Julieanne Kost Rides Shotgun to Create her Most Recent Personal Project

Photographers and non-photographers alike can relate to the pains of finding time to work on something for yourself. Creativity for creativity’s sake? To many, this sounds like an unattainable dream. If you carry similar doubts, let my colleague Julieanne Kost prove you wrong – I promise it’ll be worth it.

Longtime Photoshop and Lightroom evangelist, Julieanne knows a thing or two about balancing work and personal projects. Her newest personal project Passenger Seat – her latest book, chock full of stunning photographs taken from (you guessed it) the passenger seat of a car– can be purchased online starting today (great gift for the holidays? I’d say so). I caught up with Julieanne to learn more about her book and get her perspective on the importance of personal projects.

Tell us more about how you got started with the Passenger Seat series. Where did the inspiration come from?

Passenger Seat, the project, started as a purely personal one as I traveled through the northeastern United States to view the leaves in fall. We drove all day looking for iconic New England landscapes, and between the small towns, I started taking images out the window of the car. At the end of the day, the images that I had made “in between” were the images that resonated with me. I found myself capturing a distinct yet ephemeral moment that was not entirely apparent or observable when the image was made, yet these photographs conveyed the mood, colors, and transient notion of fall better than anything that I had mindfully composed.

With photography so often about the obsession of capturing perfect moments and frames in crystal clear focus, can you explain what it was like to create images that seemed to deliberately go against the grain of all technical and aesthetic conventions?

It was fun! I believe we need to constantly explore different techniques and subjects in order to stay healthy and not atrophy. This project helped me continue to look at things with a new perspective, photograph what I could not see, learn how to make technology work for me, and “let go” and lose myself in the process of making images.

A central theme to the book is prioritizing personal projects. In your opinion, why is this important for a photographer’s work?

As photographers and artists, we can’t undervalue the need for personal time and creative time. Whether photography is your primary source of income or an essential passion through which you share how and what you see in the world, please do not underestimate the value and importance of embarking on purely personal projects.

Time and time again, I have found that it’s my personal projects that continue to keep me in love with and passionate about photography. They are the primary way for me to ensure that my photography continues to evolve, and they advance my ability to tell a story. Because personal projects are self-assignments, I am able to take risks, experiment without any pressure, try new technologies, and pursue new ideas.

It’s the personal projects that get me out of bed filled with excitement before the sun rises and keep me photographing after the sun goes down. They give me the opportunity to explore new places, see new things, and feed my soul.

The book is full of how to make time for personal projects. What advice do you think is the easiest to implement?

Making sure that you choose at least one project that you can do on a daily basis. One that is aligned with what you like to do and how you like to spend your time. We all have access to different subjects, locations, and resources. Things that seem common to you may be completely unique and fascinating to someone else.
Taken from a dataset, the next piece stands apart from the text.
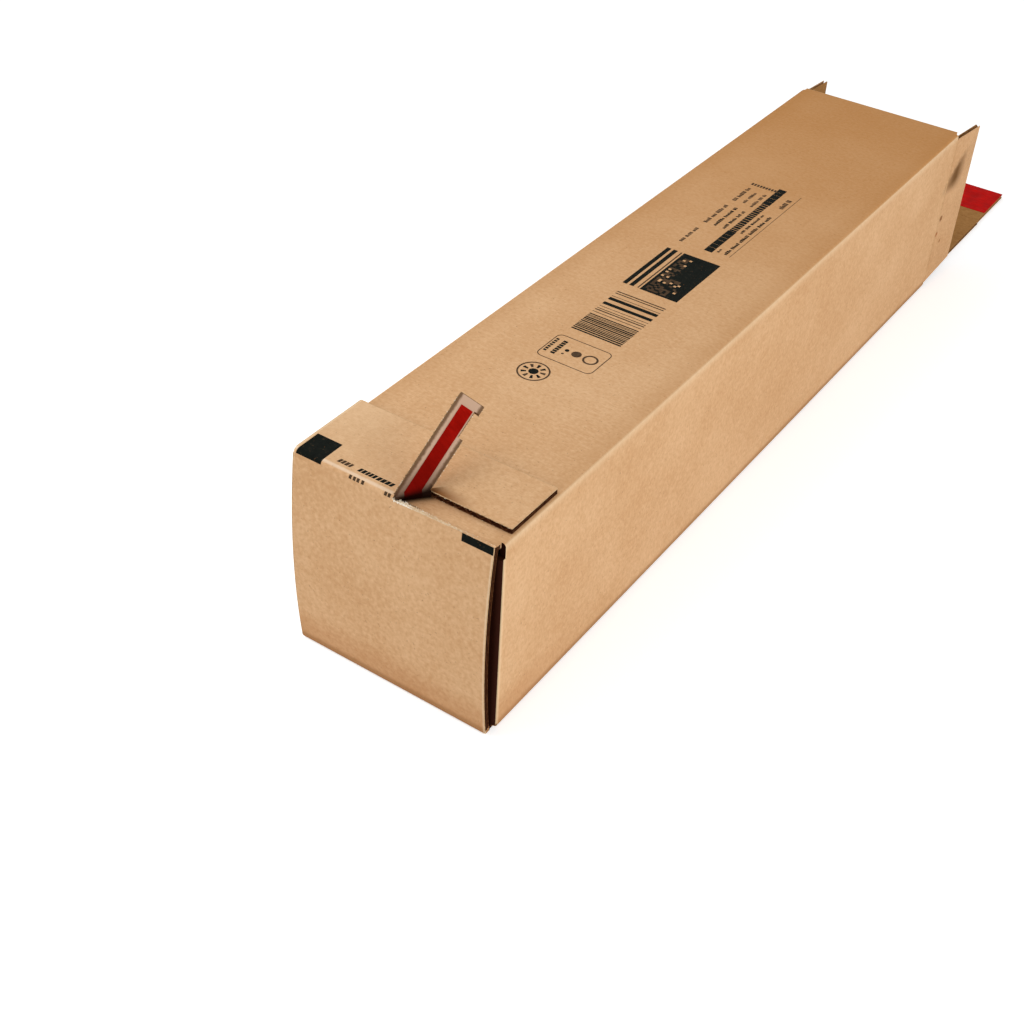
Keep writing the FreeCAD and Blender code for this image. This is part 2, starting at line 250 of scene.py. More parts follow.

The Passenger Seat project was ideal because we don’t always have a lot of free time to make photographs. By taking advantage of “idle” time in the car, I was able to create an entire body of work while getting from point A to point B.

In your book, you discuss the “serendipity of art and science coming together as one” and the “contrast between chaos and order”. How does this play into your photography?

I grew up in a household that was both creative and technical: my mother was a painter and printmaker; my father was an engineer whose hobby was photography. It was a fantastic combination of left- and right-brain pursuits. I think the most valuable lesson I learned from my parents was that while their approaches and the techniques they used to express to themselves visually were different, they each had to master their respective tools from a creative as well as a technical standpoint in order to produce the images they wanted.

This project was just that —the perfect combination between mastering the techniques to capture the images as well as being able to “let go” and allow “luck” or “the happy accident” to happen. If you’ve ever stared out the window of a moving car, you know the chaos that speeds by, the camera allowed me to capture images of what I could not see, bringing order to the chaos I was experiencing both physically as well as metaphorically

If readers remember one thing from this book, what do you hope that is?

There is so much more to see in this world, and an infinite number of ways to see what is there. As a photographer, it’s your willingness to experiment—to try something new without the fear of failure—that will set you apart. “It hasn’t all been done before,” because you have yet to make your image through your eye, with your voice, telling your story.